Il governo lavora alla riforma del reddito di cittadinanza, che potrebbe lasciare spazio alla Mia, ovvero la Misura di inclusione attiva, un sussidio più ‘leggero’ e di minore durata pensato per due tipologie di fruitori, occupabili o meno, con un assegno massimo di 500 euro al mese.
Da settimane, a quanto filtra, l’esecutivo starebbe lavorando ad un testo, per ora si tratterebbe solo di una bozza, per superare il Reddito, come previsto dall’ultima legge di bilancio che ha ridotto ad 8 mesi per il 2023 lo strumento di sostegno alle fasce sociali più svantaggiate in attesa di una revisione. Il Ministero del Lavoro potrebbe portare il decreto in Consiglio dei ministri già nelle prossime settimane, per poi avviare un dibattito in Parlamento per apportare eventuali correttivi. Le forze politiche di maggioranza, infatti, avrebbero espresso approcci simili ma non identici sui contenuti del provvedimento.
Dopo le indiscrezioni di stampa però il Mef precisa che, al momento, nessuna bozza sulla riforma del reddito di cittadinanza è all’esame degli uffici, nè mai è pervenuta la relazione tecnica indispensabile per qualsiasi valutazione.
Al momento circa 1,1 milioni di nuclei familiari percepiscono il Reddito, con un importo medio di 549 euro. La Mia potrebbe prevedere un sussidio di massimo 500 euro per coloro che sono considerati non occupabili, con una riduzione a 375 euro in caso di persone adatte a lavorare. In questa seconda categoria rientrerebbero anche i percettori di redditi da lavoro molto bassi, fino a 3mila euro annui. La durata dell’assegno sarebbe inferiore a quella attuale: 12 mesi in luogo di 18.
Dalla revisione dell’Rdc, varato nel 2019 con il primo governo di Giuseppe Conte, a maggioranza M5s-Lega, strumento portato avanti su proposta dei pentastellati, l’esecutivo di centrodestra punta a risparmiare a pieno regime tra 2 e 3 miliardi di euro annui da reinvestire nelle politiche attive del lavoro, versante su cui il reddito ha dimostrato finora lacune e limiti di intervento.
“Il Mia nasce dalla volontà di risolvere il tema delle politiche attive e di spostare quello che oggi è un sussidio sul tema della politica attiva. Quindi, ovviamente, non è una retromarcia. Si era detto che si sarebbe cambiato il Reddito di cittadinanza”, afferma Federico Freni, sottosegretario all’Economia.
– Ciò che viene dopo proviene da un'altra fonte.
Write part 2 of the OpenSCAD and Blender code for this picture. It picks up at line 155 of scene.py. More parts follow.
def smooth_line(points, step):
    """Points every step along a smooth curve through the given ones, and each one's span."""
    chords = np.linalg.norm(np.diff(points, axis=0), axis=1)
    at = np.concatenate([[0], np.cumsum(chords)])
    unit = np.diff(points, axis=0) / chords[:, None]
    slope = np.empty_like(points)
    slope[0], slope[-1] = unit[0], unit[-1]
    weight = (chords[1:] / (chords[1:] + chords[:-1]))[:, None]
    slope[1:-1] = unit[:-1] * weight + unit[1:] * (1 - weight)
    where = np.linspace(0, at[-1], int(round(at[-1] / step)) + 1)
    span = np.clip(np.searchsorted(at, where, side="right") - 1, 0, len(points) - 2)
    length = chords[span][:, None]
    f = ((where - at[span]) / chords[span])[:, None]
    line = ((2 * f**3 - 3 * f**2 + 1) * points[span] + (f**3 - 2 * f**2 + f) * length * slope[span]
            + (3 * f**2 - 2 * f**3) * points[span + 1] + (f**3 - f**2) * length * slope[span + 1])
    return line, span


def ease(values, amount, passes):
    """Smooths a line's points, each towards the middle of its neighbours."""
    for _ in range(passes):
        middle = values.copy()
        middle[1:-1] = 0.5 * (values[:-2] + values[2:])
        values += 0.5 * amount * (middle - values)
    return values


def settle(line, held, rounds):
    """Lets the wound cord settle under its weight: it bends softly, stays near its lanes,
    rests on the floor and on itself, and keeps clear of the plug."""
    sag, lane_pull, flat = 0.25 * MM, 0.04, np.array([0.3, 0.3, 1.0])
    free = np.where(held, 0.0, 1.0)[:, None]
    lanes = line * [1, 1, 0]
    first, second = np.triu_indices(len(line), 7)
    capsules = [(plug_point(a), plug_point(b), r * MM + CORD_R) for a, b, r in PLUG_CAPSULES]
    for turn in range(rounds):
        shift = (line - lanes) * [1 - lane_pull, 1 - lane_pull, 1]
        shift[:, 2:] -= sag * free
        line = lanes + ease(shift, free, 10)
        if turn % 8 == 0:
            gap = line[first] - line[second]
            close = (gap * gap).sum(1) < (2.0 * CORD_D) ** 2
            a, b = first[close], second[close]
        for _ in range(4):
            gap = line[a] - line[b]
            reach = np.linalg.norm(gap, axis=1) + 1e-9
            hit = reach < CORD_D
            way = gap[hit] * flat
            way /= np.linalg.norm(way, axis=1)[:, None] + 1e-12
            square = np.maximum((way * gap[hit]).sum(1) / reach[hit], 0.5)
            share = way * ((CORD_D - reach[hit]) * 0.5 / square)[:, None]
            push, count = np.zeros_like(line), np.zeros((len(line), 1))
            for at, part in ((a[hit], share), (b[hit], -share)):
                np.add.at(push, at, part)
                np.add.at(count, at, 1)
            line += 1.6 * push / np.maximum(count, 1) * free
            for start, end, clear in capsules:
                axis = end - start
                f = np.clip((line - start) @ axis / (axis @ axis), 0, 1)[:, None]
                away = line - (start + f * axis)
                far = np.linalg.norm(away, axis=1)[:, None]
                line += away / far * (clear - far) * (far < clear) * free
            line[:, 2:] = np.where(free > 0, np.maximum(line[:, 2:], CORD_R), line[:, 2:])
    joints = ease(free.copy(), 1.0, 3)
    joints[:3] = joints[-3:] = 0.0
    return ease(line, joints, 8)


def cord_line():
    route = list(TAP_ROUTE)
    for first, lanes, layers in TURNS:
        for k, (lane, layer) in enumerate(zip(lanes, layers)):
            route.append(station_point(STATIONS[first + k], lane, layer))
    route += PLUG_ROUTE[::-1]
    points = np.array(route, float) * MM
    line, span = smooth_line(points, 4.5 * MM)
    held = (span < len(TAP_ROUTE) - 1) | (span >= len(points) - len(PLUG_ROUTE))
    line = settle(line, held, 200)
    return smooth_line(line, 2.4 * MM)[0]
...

“Si era detto che si sarebbe immaginata una misura che avrebbe consentito a chi non può lavorare – aggiunge – di essere sostenuto e a chi non vuole lavorare di dover lavorare per forza, se la vuole. E questo si sta facendo. Con il Mia ci sarà, entro certi limiti, la concorrenza tra lavoro e Reddito di cittadinanza”.
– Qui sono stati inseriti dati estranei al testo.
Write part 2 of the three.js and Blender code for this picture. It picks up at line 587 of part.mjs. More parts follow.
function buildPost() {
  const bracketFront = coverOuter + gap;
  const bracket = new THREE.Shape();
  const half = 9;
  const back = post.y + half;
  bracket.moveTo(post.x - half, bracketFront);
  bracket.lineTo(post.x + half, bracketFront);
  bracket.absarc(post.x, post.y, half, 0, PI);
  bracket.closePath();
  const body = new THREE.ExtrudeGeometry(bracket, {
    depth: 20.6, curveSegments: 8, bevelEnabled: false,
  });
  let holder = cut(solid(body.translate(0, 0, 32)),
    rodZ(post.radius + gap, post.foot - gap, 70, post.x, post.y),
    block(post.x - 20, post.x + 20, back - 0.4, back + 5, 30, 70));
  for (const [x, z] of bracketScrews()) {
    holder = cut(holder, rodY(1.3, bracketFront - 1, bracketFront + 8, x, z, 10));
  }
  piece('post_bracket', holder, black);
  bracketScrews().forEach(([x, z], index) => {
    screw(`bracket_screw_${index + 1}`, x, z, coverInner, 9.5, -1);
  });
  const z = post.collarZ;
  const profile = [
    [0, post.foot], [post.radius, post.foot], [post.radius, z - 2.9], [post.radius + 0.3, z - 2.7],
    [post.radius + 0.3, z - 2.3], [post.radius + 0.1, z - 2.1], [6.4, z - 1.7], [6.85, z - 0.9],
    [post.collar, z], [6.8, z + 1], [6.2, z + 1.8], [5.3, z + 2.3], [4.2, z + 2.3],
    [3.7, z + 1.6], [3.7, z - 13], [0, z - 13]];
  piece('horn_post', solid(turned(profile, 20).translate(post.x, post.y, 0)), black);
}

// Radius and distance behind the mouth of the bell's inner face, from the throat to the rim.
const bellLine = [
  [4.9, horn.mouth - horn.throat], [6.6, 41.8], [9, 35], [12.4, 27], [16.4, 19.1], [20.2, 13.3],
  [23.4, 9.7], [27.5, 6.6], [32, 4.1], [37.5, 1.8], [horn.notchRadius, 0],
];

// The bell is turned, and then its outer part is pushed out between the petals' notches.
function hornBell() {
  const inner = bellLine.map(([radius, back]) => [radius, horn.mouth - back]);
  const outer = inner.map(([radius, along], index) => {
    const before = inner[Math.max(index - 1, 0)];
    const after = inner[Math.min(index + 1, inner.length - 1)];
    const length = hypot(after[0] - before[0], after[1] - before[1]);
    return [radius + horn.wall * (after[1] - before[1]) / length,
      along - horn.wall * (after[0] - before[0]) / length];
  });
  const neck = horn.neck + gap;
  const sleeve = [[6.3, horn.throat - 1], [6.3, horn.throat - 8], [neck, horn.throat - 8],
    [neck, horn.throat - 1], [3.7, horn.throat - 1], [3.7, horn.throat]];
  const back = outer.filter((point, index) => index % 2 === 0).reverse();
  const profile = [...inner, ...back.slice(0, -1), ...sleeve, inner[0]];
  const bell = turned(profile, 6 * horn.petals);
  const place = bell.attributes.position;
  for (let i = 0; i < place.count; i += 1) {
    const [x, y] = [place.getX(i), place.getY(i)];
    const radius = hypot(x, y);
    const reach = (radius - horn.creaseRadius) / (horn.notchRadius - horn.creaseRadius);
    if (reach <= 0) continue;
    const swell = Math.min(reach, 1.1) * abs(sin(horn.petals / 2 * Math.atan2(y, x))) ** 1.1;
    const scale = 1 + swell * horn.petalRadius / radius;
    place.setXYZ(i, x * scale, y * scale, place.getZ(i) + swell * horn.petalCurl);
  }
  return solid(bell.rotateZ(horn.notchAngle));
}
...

Il testo in preparazione prevederebbe anche il coinvolgimento delle agenzie privare per il lavoro e la presenza di maggiori controlli per evitare le truffe verificatesi in questi anni nella fruizione del Rdc.
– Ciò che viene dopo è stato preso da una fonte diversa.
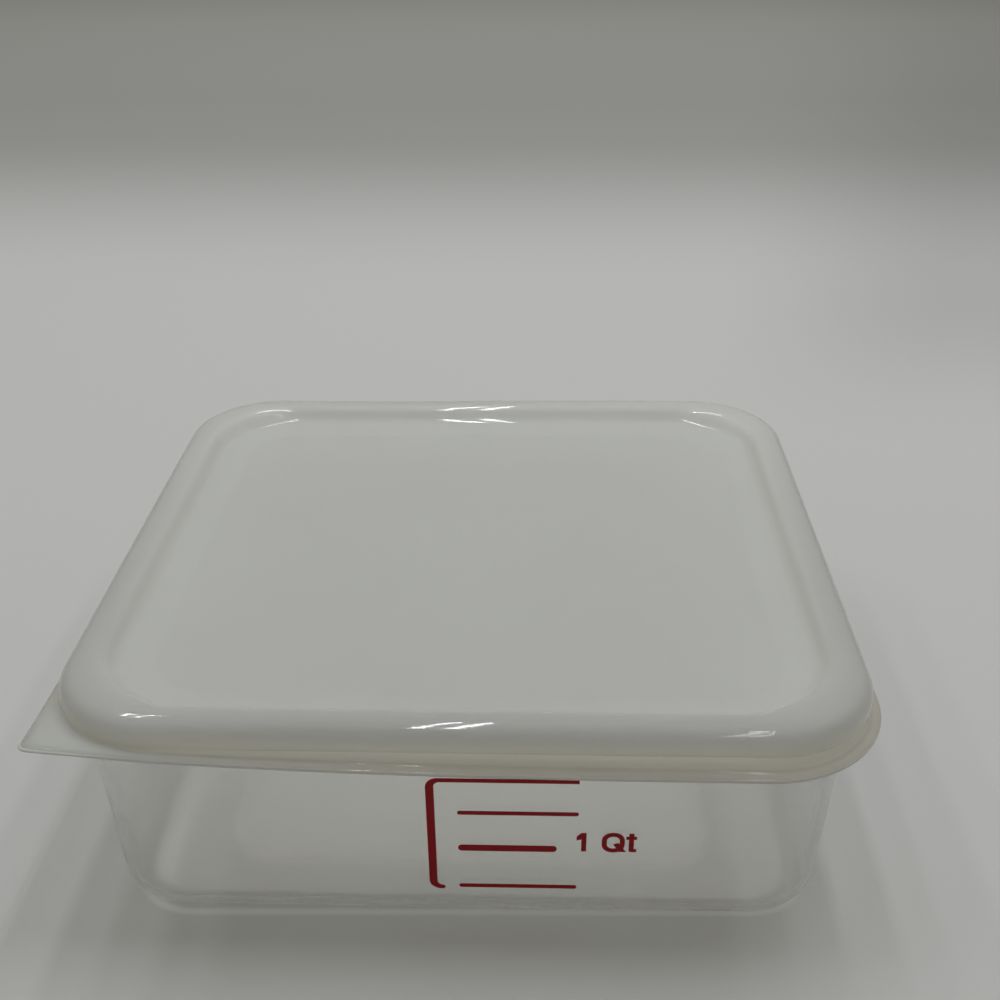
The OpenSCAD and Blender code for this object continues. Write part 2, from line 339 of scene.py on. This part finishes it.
def screen_ink():
    """Dark red ink, denser in some patches than in others, with small pinholes and a soft sheen."""
    tree, material = new_material("dark_red_ink")
    place = add(tree, "ShaderNodeTexCoord").outputs["Object"]
    patches = add(tree, "ShaderNodeTexNoise",
                  {"Vector": place, "Scale": 420.0, "Detail": 4.0, "Roughness": 0.65})
    colour = add(tree, "ShaderNodeMix",
                 {"Factor": patches.outputs["Fac"], "A": dense_red, "B": thin_red}, data_type="RGBA")
    bump = add(tree, "ShaderNodeBump",
               {"Height": patches.outputs["Fac"], "Strength": 0.3, "Distance": 0.05 * mm})
    ink = add(tree, "ShaderNodeBsdfPrincipled",
              {"Base Color": colour.outputs["Result"], "Roughness": 0.5, "Specular IOR Level": 0.14,
               "Normal": bump.outputs[0]})
    add(tree, "ShaderNodeOutputMaterial", {"Surface": ink.outputs[0]})
    return material


ink = screen_ink()
for node_name in ("bracket_mark", "upper_line", "middle_line", "lower_line", "capacity_figure"):
    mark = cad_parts[node_name]
    mark.data.materials.clear()
    mark.data.materials.append(ink)

# Lid
# One moulding in soft milky plastic that presses on over the tub's rim. A raised bead and a steep slope
# frame its recessed panel, a short skirt hangs outside the rim, and one corner of its thin flange is
# left square as a pull tab, which bends along the diagonal when it is peeled.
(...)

Come deciso con la manovra, scrive il Corriere della Sera, verranno divisi in due platee: famiglie povere senza persone occupabili e famiglie con occupabili. Le prime sono quelle dove c’è almeno un minorenne o un anziano over 60 o un disabile. Le seconde quelle dove non ci sono queste situazioni ma almeno un soggetto tra 18 e 60 anni d’età. In sostanza, gli occupabili (stimati in 300 mila nuclei monofamiliari più 100 mila nuclei con più membri), che beneficiano dell’attuale Reddito al massimo per 7 mesi nel 2023 e comunque non oltre il 31 dicembre, scaduta la prestazione potranno presentare la domanda per la Mia: che però, per loro, sarà meno generosa e avrà una durata inferiore rispetto al Reddito di cittadinanza e anche alla Mia di cui beneficeranno le famiglie senza persone occupabili.
Per quanto riguarda gli importi si prevede che le famiglie povere continueranno a ricevere un sussidio, cioè Mia, il cui importo base (per un single) dovrebbe restare di 500 euro al mese, come nel Reddito. Si sta invece ancora ragionando sulla quota aggiuntiva nel caso in cui il beneficiario debba pagare l’affitto. Il Reddito prevede fino a 280 euro al mese. Ma la stretta maggiore colpirà gli occupabili. Qui l’ipotesi che ha più chance è quella che vede l’assegno base ridotto a 375 euro.